Conflict in both our personal our business lives is not only unavoidable, it is inevitable. Just as it is inevitable that there will be an earthquake somewhere on planet earth in the coming week, either great or mild, so you can expect one form of conflict to occur in your life. It’s unavoidable. What is however avoidable is an assumption that conflict should always have negative consequences – that’s simply not true. Here’s why:
• If partners did not show disapproval of behaviour they dislike, how would their other half know what their partner’s expectations are?
• If students did not protest, political establishments would remain unchanged throughout the decades, even centuries.
• If customers never complained, how would service providers be challenged to correct their mistakes or improve their products?

Conflict is a product of dissonance or disagreement. If not addressed and some resolution achieved, the conflict is likely to be perpetuated. However progress requires dissonance as its catalyst. It therefore stands to reason that conflict in instances where progress is the result can be seen as healthy rather than undesirable.
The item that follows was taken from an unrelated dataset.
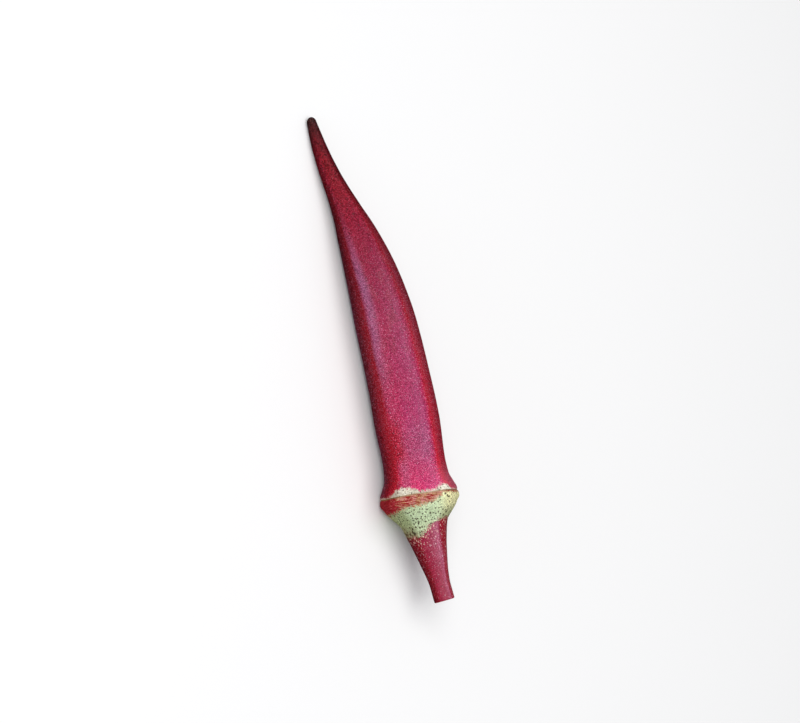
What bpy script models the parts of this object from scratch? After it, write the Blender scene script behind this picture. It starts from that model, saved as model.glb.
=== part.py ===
"""An okra pod with its cap and cut stalk, lying on a surface. Metres, +Z up, beak towards -X.

The whole pod grew as one piece, so it is one solid. A turned blank gives its lengthwise outline, and a
formula presses the five ribs and the flat faces between them. The axis is bent, and the pod is laid on three
low points.
"""

import math

import bpy
import numpy as np
from mathutils import Matrix, Vector

# Driving sizes. A station is a distance along the bent axis from the ring that the calyx left, positive
# towards the beak. Every radius runs from the axis to a rib.
POD_LENGTH = 0.139
STALK_LENGTH = 0.037
BODY_RADIUS = 0.0121
RING_RADIUS = 0.0145
STALK_RADIUS = 0.0035
TIP_RADIUS = 0.0017

RIBS = 5
RIB_STEP = 2 * math.pi / RIBS
CREST_HEIGHT = 0.00012
CREST_WIDTH = math.radians(6)
FACE_HOLLOW = 0.00045
RIB_GATHER = 0.5
TWIST = math.radians(4)

# The lengthwise outline: (share of POD_LENGTH from the ring, share of BODY_RADIUS).
POD_OUTLINE = (
    (0.010, 1.160),
    (0.025, 1.085),
    (0.050, 0.970),
    (0.090, 0.935),
    (0.190, 0.978),
    (0.300, 0.955),
    (0.440, 0.920),
    (0.520, 0.850),
    (0.600, 0.748),
    (0.680, 0.600),
    (0.750, 0.440),
    (0.810, 0.342),
    (0.880, 0.265),
    (0.950, 0.190),
)
# The ring's lip: (distance from the ring towards the beak, share of RING_RADIUS).
LIP_OUTLINE = (
    (-0.0032, 0.930),
    (-0.0022, 0.982),
    (-0.0012, 1.000),
    (-0.0003, 0.988),
    (0.0002, 0.975),
)
# The cap and stalk: (share of STALK_LENGTH from the ring, share of RING_RADIUS).
CAP_OUTLINE = (
    (0.970, 0.249),
    (0.860, 0.248),
    (0.740, 0.280),
    (0.600, 0.350),
    (0.460, 0.429),
    (0.350, 0.505),
    (0.260, 0.580),
    (0.190, 0.725),
    (0.130, 0.860),
)
TIP_ROUNDING = 0.0019
# The cut end flares a little, has a fine bevel and is dished from this share of its radius inwards.
CUT_FLARE = 1.03
CUT_BEVEL = 0.0003
CUT_DISH = 0.0004
DISH_SHARE = 0.6

# How strongly a cross-section is ribbed, by station share: -1 is the cut end, 0 the ring and 1 the tip.
# A power of 3 is a round section. The higher the power, the flatter the faces.
FACE_POWER = (
    (-1.00, 3.6),
    (-0.50, 3.8),
    (-0.25, 4.6),
    (-0.06, 8.0),
    (0.00, 11.0),
    (0.05, 12.0),
    (0.12, 13.0),
    (0.70, 13.0),
    (0.85, 8.0),
    (1.00, 4.0),
)

# How much of the crest and of the hollow each station has. Both die out on the cap and on the beak.
CREST_FADE = (
    (-0.08, 0),
    (0.00, 0.5),
    (0.15, 1),
    (0.70, 1),
    (0.90, 0),
)
HOLLOW_FADE = (
    (-0.12, 0),
    (0.00, 1),
    (0.12, 0.4),
    (0.60, 0.3),
    (0.85, 0),
)

# The axis leans by these angles, in degrees, towards the viewer's lower side, as the stations run.
LEAN = (
    (-1.00, 6.2),
    (-0.40, 3.4),
    (0.00, -1.0),
    (0.25, 1.5),
    (0.45, 4.8),
    (0.65, 11.4),
    (0.80, 15.3),
    (0.90, 10.5),
    (1.00, 4.5),
)
# The bend's plane holds the face that is seen broadside: it lies half a rib step below the horizontal.
BEND_DIRECTION = Vector((0, -math.cos(RIB_STEP / 2), -math.sin(RIB_STEP / 2)))
SIDEWAYS = Vector((0, math.sin(RIB_STEP / 2), -math.cos(RIB_STEP / 2)))
# The axis also leans across the bend's plane, in degrees, which lifts the cut end of the stalk a little.
STALK_LIFT = (
    (-1.00, 1.5),
    (0.00, 0.0),
    (1.00, 0.0),
)

# The lying pose: turned about +Y until the ring's two lower corners and the beak touch the surface, then
# about +Z until it lies along X.
PITCH = math.radians(-0.75)
YAW = math.radians(-4.5)
FLAT_DEPTH = 0.0002

SIDES = 60
BODY_STATIONS = 40
# Above 1, the body's stations crowd towards the ring, where the outline flares.
STATION_CROWDING = 1.35
CAP_STATIONS = 18
LIP_STATIONS = 9
ROUNDING_STATIONS = 5
AXIS_STATIONS = 400
MERGE_DISTANCE = 0.00001
NEARLY_ZERO = 1e-9

SKIN_COLOUR = (0.36, 0.020, 0.055, 1)
SKIN_ROUGHNESS = 0.5


def clear_scene():
    for old in list(bpy.data.objects):
        bpy.data.objects.remove(old, do_unlink=True)


def smooth_through(keys, at):
    """Values at the given places of a smooth curve through the keys, with no overshoot between them."""
    places, values = (np.array(column, float) for column in zip(*sorted(keys)))
    gaps = np.diff(places)
    slopes = np.diff(values) / gaps
    # A key's tangent is the harmonic mean of the slopes beside it, and level where they change sign.
    before, after = slopes[:-1], slopes[1:]
    same_way = before * after > 0
    inner = np.where(same_way, 2 * before * after / np.where(same_way, before + after, 1), 0.0)
    tangents = np.concatenate([slopes[:1], inner, slopes[-1:]])
    at = np.clip(np.asarray(at, float), places[0], places[-1])
    span = np.clip(np.searchsorted(places, at, side="right") - 1, 0, len(gaps) - 1)
    t = (at - places[span]) / gaps[span]
    return (
        values[span] * (1 + 2 * t) * (1 - t) ** 2
        + values[span + 1] * t**2 * (3 - 2 * t)
        + gaps[span] * t * (1 - t) * (tangents[span] * (1 - t) - tangents[span + 1] * t)
    )


def outline_keys():
    """Every key of the lengthwise outline, as (station, radius) in metres."""
    pod = [(share * POD_LENGTH, part * BODY_RADIUS) for share, part in POD_OUTLINE]
    lip = [(place, part * RING_RADIUS) for place, part in LIP_OUTLINE]
    cap = [(-share * STALK_LENGTH, part * RING_RADIUS) for share, part in CAP_OUTLINE]
    ends = [
        (POD_LENGTH - TIP_ROUNDING, TIP_RADIUS),
        (-STALK_LENGTH + CUT_BEVEL, STALK_RADIUS * CUT_FLARE),
    ]
    return pod + lip + cap + ends


def outline():
    """The outline to turn, as (station, radius) pairs from the tip to the middle of the cut end."""
    lip_low = LIP_OUTLINE[0][0]
    lip_high = LIP_OUTLINE[-1][0]
    tip_start = POD_LENGTH - TIP_ROUNDING
    cut_start = -STALK_LENGTH + CUT_BEVEL
    spread = np.linspace(0, 1, BODY_STATIONS + 1) ** STATION_CROWDING
    stations = np.concatenate(
        [
            (lip_high + (tip_start - lip_high) * spread)[::-1],
            np.linspace(lip_high, lip_low, LIP_STATIONS)[1:],
            np.linspace(lip_low, cut_start, CAP_STATIONS + 1)[1:],
        ]
    )
    side = list(zip(stations, smooth_through(outline_keys(), stations)))
    quarter = [math.pi / 2 * i / ROUNDING_STATIONS for i in range(1, ROUNDING_STATIONS)]
    tip = [
        (tip_start + TIP_ROUNDING * math.sin(a), TIP_RADIUS * math.cos(a))
        for a in reversed(quarter)
    ]
    cut_radius = side[-1][1]
    cut = [
        (-STALK_LENGTH, cut_radius - CUT_BEVEL),
        (-STALK_LENGTH + CUT_DISH / 2, cut_radius * DISH_SHARE),
        (-STALK_LENGTH + CUT_DISH, 0.0),
    ]
    return [(POD_LENGTH, 0.0)] + tip + side + cut


def turned_blank(points):
    """A closed round blank about +Z from the outline, made by a Screw modifier on a wire."""
    wire = bpy.data.meshes.new("outline")
    edges = [(i, i + 1) for i in range(len(points) - 1)]
    wire.from_pydata([(radius, 0, station) for station, radius in points], edges, [])
    blank = bpy.data.objects.new("okra_pod", wire)
    bpy.context.scene.collection.objects.link(blank)
    screw = blank.modifiers.new("turn", "SCREW")
    screw.steps = screw.render_steps = SIDES
    screw.use_merge_vertices = True
    screw.merge_threshold = MERGE_DISTANCE
    graph = bpy.context.evaluated_depsgraph_get()
    mesh = bpy.data.meshes.new_from_object(blank.evaluated_get(graph))
    blank.modifiers.clear()
    blank.data = mesh
    bpy.data.meshes.remove(wire)
    return blank


def station_share(stations):
    """Stations as a share: -1 at the cut end, 0 at the ring and 1 at the tip."""
    return np.where(stations < 0, stations / STALK_LENGTH, stations / POD_LENGTH)


def ribbed(angle, share):
    """The cross-section's radius at an angle from the top rib, as a share of its radius to a rib."""
    power = smooth_through(FACE_POWER, share)

    def soft_polygon(turn):
        total = 0
        for i in range(RIBS):
            facing = np.cos(turn - (i + 0.5) * RIB_STEP)
            total = total + np.maximum(facing, 0) ** power
        return total ** (-1 / power)

    return soft_polygon(angle) / soft_polygon(np.zeros_like(angle))


def crest(angle, share):
    """How far a narrow crest along each rib stands up."""
    off = (angle + RIB_STEP / 2) % RIB_STEP - RIB_STEP / 2
    return CREST_HEIGHT * smooth_through(CREST_FADE, share) * np.exp(-((off / CREST_WIDTH) ** 2))


def hollow(angle, share):
    """How deep each face dips between its ribs. It dips most at the ring, whose corners stand out."""
    return FACE_HOLLOW * smooth_through(HOLLOW_FADE, share) * (1 - np.cos(RIBS * angle)) / 2


def bent_axis():
    """Stations along the axis with its points and directions. The ring's centre is the zero point."""
    stations = np.linspace(-STALK_LENGTH, POD_LENGTH, AXIS_STATIONS)
    share = station_share(stations)
    lean = np.radians(smooth_through(LEAN, share))
    lift = np.radians(smooth_through(STALK_LIFT, share))
    ahead = np.array((-1.0, 0.0, 0.0))
    heading = (
        np.outer(np.cos(lean) * np.cos(lift), ahead)
        + np.outer(np.sin(lean), BEND_DIRECTION)
        + np.outer(np.sin(lift), SIDEWAYS)
    )
    steps = (heading[1:] + heading[:-1]) / 2 * np.diff(stations)[:, None]
    points = np.concatenate([np.zeros((1, 3)), np.cumsum(steps, axis=0)])
    ring = np.array([np.interp(0, stations, points[:, i]) for i in range(3)])
    return stations, points - ring, heading


def shaped(points):
    """The turned blank's points with ribs pressed and the axis bent."""
    stations = points[:, 2]
    share = station_share(stations)
    angle = np.arctan2(points[:, 1], points[:, 0])
    # The points gather towards the ribs, which are the sharpest bends of the section.
    angle = angle - RIB_GATHER * np.sin(RIBS * angle) / RIBS
    radius = np.hypot(points[:, 0], points[:, 1])
    rib_radius = np.maximum(smooth_through(outline_keys(), stations), NEARLY_ZERO)
    on_side = np.minimum(radius / rib_radius, 1)
    radius = radius * ribbed(angle, share) + (crest(angle, share) - hollow(angle, share)) * on_side

    axis_stations, axis_points, heading = bent_axis()

    def along(table):
        return np.stack([np.interp(stations, axis_stations, table[:, i]) for i in range(3)], axis=1)

    ahead = along(heading)
    ahead /= np.linalg.norm(ahead, axis=1)[:, None]
    across = np.cross((0.0, 0.0, 1.0), ahead)
    across /= np.linalg.norm(across, axis=1)[:, None]
    upward = np.cross(ahead, across)
    turn = angle + TWIST * share
    return (
        along(axis_points)
        + upward * (radius * np.cos(turn))[:, None]
        + across * (radius * np.sin(turn))[:, None]
    )


def laid_down(points):
    """The points in the lying pose, the lowest just under the surface and the box centred on the origin."""
    turn = Matrix.Rotation(YAW, 3, "Z") @ Matrix.Rotation(PITCH, 3, "Y")
    points = points @ np.array(turn).T
    low, high = points.min(axis=0), points.max(axis=0)
    middle = (low + high) / 2
    return points - np.array((middle[0], middle[1], low[2] + FLAT_DEPTH))


def flatten_foot(pod):
    """Cuts the three low points level, so that they rest on the surface as small flat spots."""
    size = 2 * (POD_LENGTH + STALK_LENGTH)
    bpy.ops.mesh.primitive_cube_add(size=size, location=(0, 0, -size / 2))
    cutter = bpy.context.object
    cutter.name = "surface_cutter"
    cutter.hide_render = True
    cutter.display_type = "WIRE"
    cut = pod.modifiers.new("flat_foot", "BOOLEAN")
    cut.operation = "DIFFERENCE"
    cut.object = cutter
    return cutter


def skin_material():
    skin = bpy.data.materials.new("okra_skin")
    skin.use_nodes = True
    shader = skin.node_tree.nodes["Principled BSDF"]
    shader.inputs["Base Color"].default_value = SKIN_COLOUR
    shader.inputs["Roughness"].default_value = SKIN_ROUGHNESS
    shader.inputs["Metallic"].default_value = 0
    return skin


def move_to(collection_name, obj):
    collection = bpy.data.collections.get(collection_name) or bpy.data.collections.new(collection_name)
    if collection.name not in bpy.context.scene.collection.children:
        bpy.context.scene.collection.children.link(collection)
    for old in list(obj.users_collection):
        old.objects.unlink(obj)
    collection.objects.link(obj)


def main():
    clear_scene()
    pod = turned_blank(outline())
    mesh = pod.data
    points = np.empty(len(mesh.vertices) * 3)
    mesh.vertices.foreach_get("co", points)
    placed = laid_down(shaped(points.reshape(-1, 3)))
    mesh.vertices.foreach_set("co", placed.ravel())
    mesh.update()
    mesh.materials.append(skin_material())
    mesh.shade_smooth()
    cutter = flatten_foot(pod)
    move_to("okra pod", pod)
    move_to("cutters", cutter)


main()
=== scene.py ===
# %% [markdown]
# # A red okra pod, dressed for its picture
# The pod was built first as one plain solid, with its ribs, ring, cap and stalk. This script loads that
# solid, grows a finer skin in exactly the same place, paints it the way the real skin is coloured, and sets
# bristles on it. Lengths are in metres unless a name ends in _mm.

# %% Load the solid pod
import math

import bmesh
import bpy
import numpy as np
from mathutils import Matrix, Vector, noise


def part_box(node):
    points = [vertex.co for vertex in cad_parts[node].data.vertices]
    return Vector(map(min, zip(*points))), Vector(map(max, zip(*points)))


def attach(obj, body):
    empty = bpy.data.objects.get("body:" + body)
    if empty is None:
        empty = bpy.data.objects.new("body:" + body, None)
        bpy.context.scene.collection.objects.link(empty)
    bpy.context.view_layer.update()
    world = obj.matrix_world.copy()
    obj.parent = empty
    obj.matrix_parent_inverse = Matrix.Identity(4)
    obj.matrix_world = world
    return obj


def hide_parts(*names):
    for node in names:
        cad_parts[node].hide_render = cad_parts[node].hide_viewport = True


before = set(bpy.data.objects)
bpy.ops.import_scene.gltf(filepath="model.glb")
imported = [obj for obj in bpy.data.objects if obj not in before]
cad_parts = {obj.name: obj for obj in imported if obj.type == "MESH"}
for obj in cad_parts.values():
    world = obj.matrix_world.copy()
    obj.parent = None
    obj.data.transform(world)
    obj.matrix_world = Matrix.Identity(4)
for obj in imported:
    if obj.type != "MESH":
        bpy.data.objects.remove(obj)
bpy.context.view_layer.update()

# %% [markdown]
# ## The pod's measures
# The fine skin must lie where the solid lies, so it is made from the same few sizes. A place on the pod is
# told by its station, the distance along the bent axis from the ring that the calyx left. Stations grow
# towards the beak and are negative on the cap and stalk. Each outline key is a share of the length and a
# share of a radius. Only the lip's keys start with a station.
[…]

The skill that needs to be developed by individuals and by extension teams, is the ability to absorb dissent in a rational way and ask the question: ‘What does this mean?’. That in itself is tough, as humans are primed towards a ‘flight’ instinct when criticised, so the tendency is to run or defend. But by interpreting a contrary view as an opportunity to gain insight or simply a chance to learn something, potential conflict can be converted into a positive outcome.